:: MATERIAL PROVIDED ::
▶

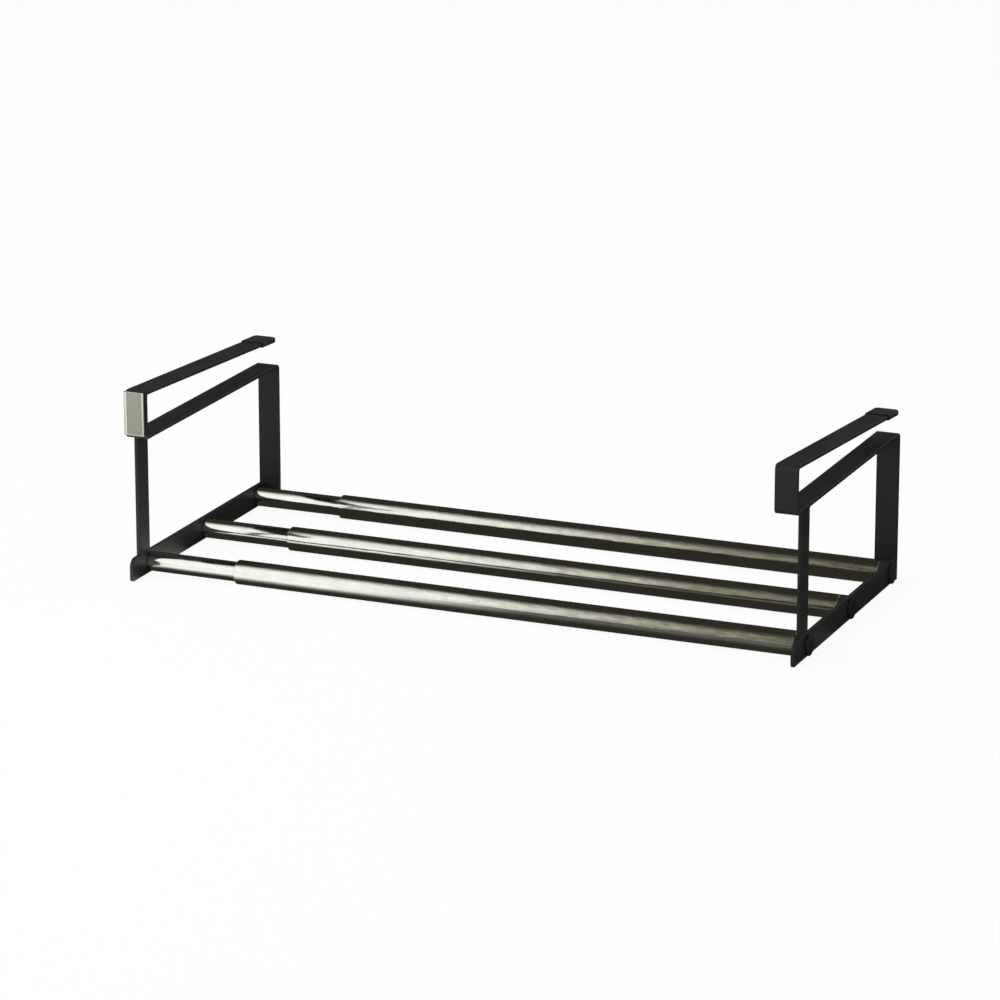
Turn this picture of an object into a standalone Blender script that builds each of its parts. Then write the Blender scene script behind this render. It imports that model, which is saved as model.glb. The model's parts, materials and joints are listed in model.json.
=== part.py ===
"""Extendable shoe rack that hooks onto a shelf board.

Two bent-strip hooks stand on steel base bars. Three telescopic tubes join them,
so the left half slides along X in and out of the right half.
"""

import math

import bmesh
import bpy
from mathutils import Matrix

# Driving dimensions, in metres and degrees.

# Gaps between pieces
FIT_GAP = 0.0003
RUNNING_CLEARANCE = 0.0003

# Hooks, each bent from one flat strip
HOOK_WIDTH = 0.02
HOOK_THICKNESS = 0.003
HOOK_DEPTH = 0.2605
LOWER_ARM_HEIGHT = 0.1301
SLOT_HEIGHT = 0.036
TIP_SETBACK = 0.008
LEFT_ARM_SLOPE = 3.09
RIGHT_ARM_SLOPE = 4.12
BEND_RADIUS = 0.0015
TIP_CORNER_RADIUS = 0.0035

# Base bars and front posts, flat bar on edge
BAR_THICKNESS = 0.003
BAR_HEIGHT = 0.02
BAR_INSET = 0.001
BAR_TOP_RADIUS = 0.008
BAR_BOTTOM_RADIUS = 0.0025
POST_WIDTH = 0.02
POST_SETBACK = 0.0132

# Telescopic tubes
INNER_TUBE_RADIUS = 0.0085
INNER_TUBE_WALL = 0.0008
OUTER_TUBE_WALL = 0.0008
OUTER_TUBE_LENGTH = 0.5025
EXPOSED_LENGTH = 0.083
TUBE_SETBACK = 0.0348
TUBE_LEG_GAP = 0.0005
TUBE_AXIS_HEIGHT = 0.0093
BUSH_WALL = 0.0006
BUSH_LENGTH = 0.025
SLEEVE_LENGTH = 0.025

# Plastic ends that the bolts screw into
COLLAR_LENGTH = 0.0057
SPIGOT_LENGTH = 0.018
PLUG_LENGTH = 0.02
END_CHAMFER = 0.001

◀

:: WORK INSTRUCTIONS ::
Reproduce, please, the lines of the material from its first line down to the line containing "a shelf board.", keeping both ends and nothing beyond them.

:: CORRECT RESULT ::
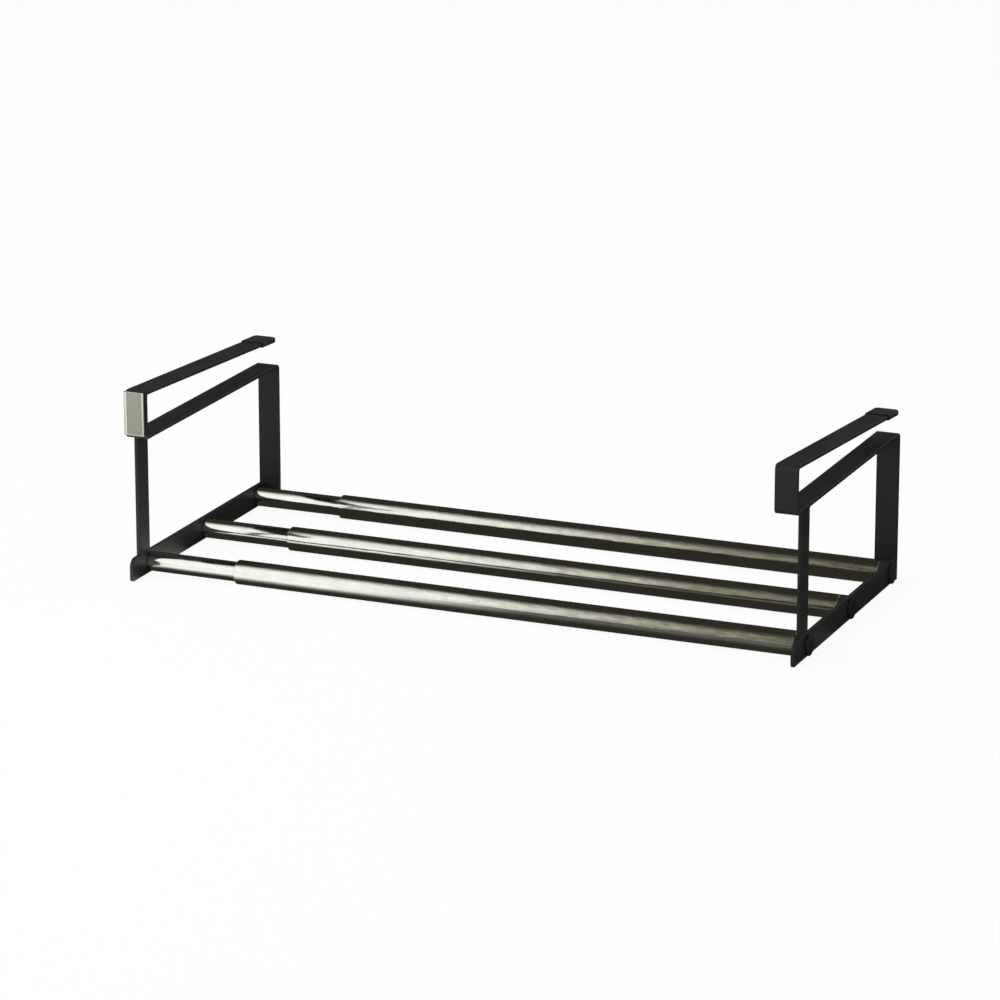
Turn this picture of an object into a standalone Blender script that builds each of its parts. Then write the Blender scene script behind this render. It imports that model, which is saved as model.glb. The model's parts, materials and joints are listed in model.json.
=== part.py ===
"""Extendable shoe rack that hooks onto a shelf board.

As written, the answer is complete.